Harnessing Nonidealities in Analog In-Memory Computing Circuits: A Physical Modeling Approach for Neuromorphic Systems
Yusuke Sakemi, Yuji Okamoto, Takashi Morie, Sou Nobukawa, Takeo Hosomi, Kazuyuki Aihara
TL;DR
The paper tackles the energy efficiency barrier of large-scale deep learning by adopting a bottom-up, physics-aware approach that directly models IMC nonidealities as ODE-based physical neural networks (PNNs). It introduces differentiable spike-time discretization (DSTD) to enable scalable training of these IMC-aware networks while capturing reversal-potential dynamics, and demonstrates that such nonidealities can be harnessed to improve learning rather than merely degrade performance.

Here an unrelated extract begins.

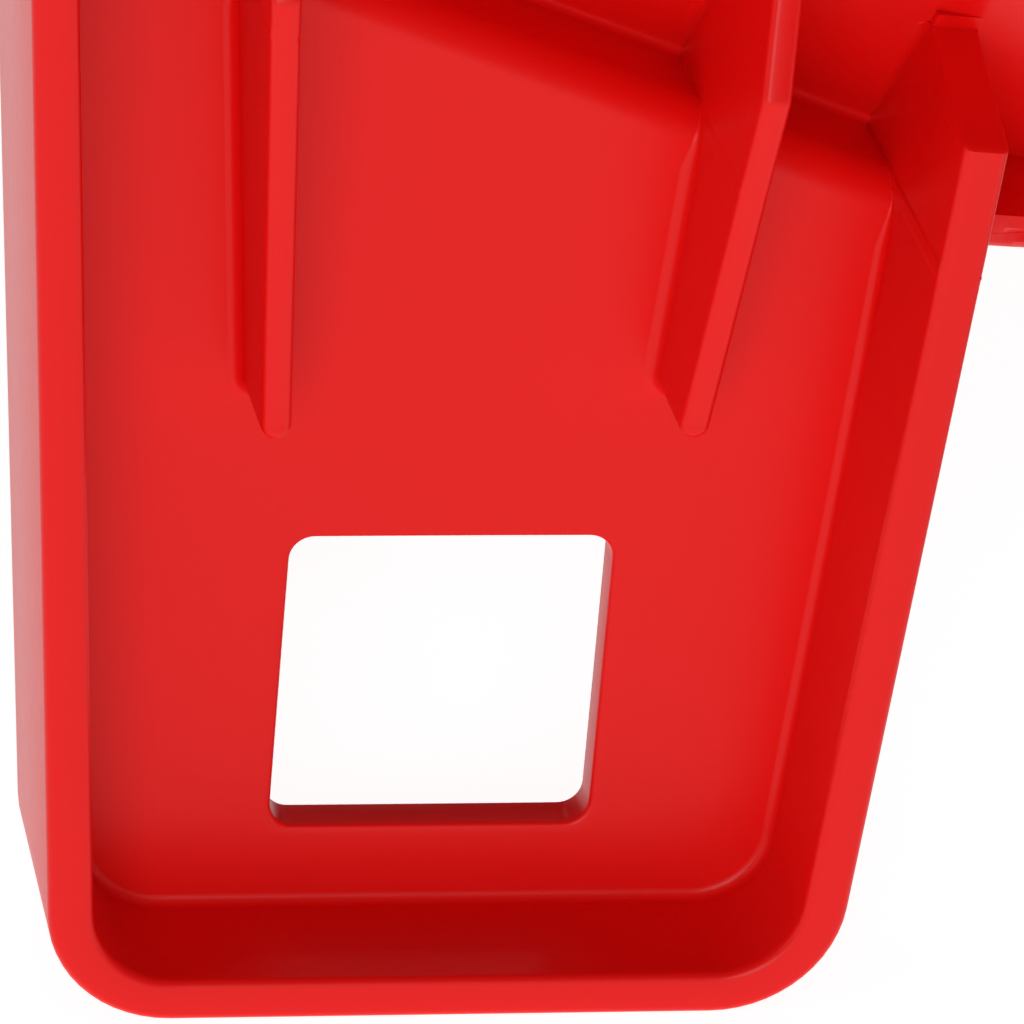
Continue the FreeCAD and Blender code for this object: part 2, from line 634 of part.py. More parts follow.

ThroughFashion-MNIST and CIFAR-10 experiments and post-layout sky130 SPICE validation, the authors show that reversal potentials can be exploited when incorporated into training, and that hardware-aware PNN models closely match circuit dynamics, reducing modeling error by orders of magnitude compared with top-down mappings. The work offers a pathway to energy-efficient neuromorphic computing by integrating IMC nonidealities into the learning process and delivering substantial training speedups and memory reductions.
Abstract
Large-scale deep learning models are increasingly constrained by their immense energy consumption, limiting their scalability and applicability for edge intelligence. In-memory computing (IMC) offers a promising solution by addressing the von Neumann bottleneck inherent in traditional deep learning accelerators, significantly reducing energy consumption. However, the analog nature of IMC introduces hardware nonidealities that degrade model performance and reliability. This paper presents a novel approach to directly train physical models of IMC, formulated as ordinary-differential-equation (ODE)-based physical neural networks (PNNs). To enable the training of large-scale networks, we propose a technique called differentiable spike-time discretization (DSTD), which reduces the computational cost of ODE-based PNNs by up to 20 times in speed and 100 times in memory. We demonstrate that such large-scale networks enhance the learning performance by exploiting hardware nonidealities on the CIFAR-10 dataset. The proposed bottom-up methodology is validated through the post-layout SPICE simulations on the IMC circuit with nonideal characteristics using the sky130 process. The proposed PNN approach reduces the discrepancy between the model behavior and circuit dynamics by at least an order of magnitude. This work paves the way for leveraging nonideal physical devices, such as non-volatile resistive memories, for energy-efficient deep learning applications.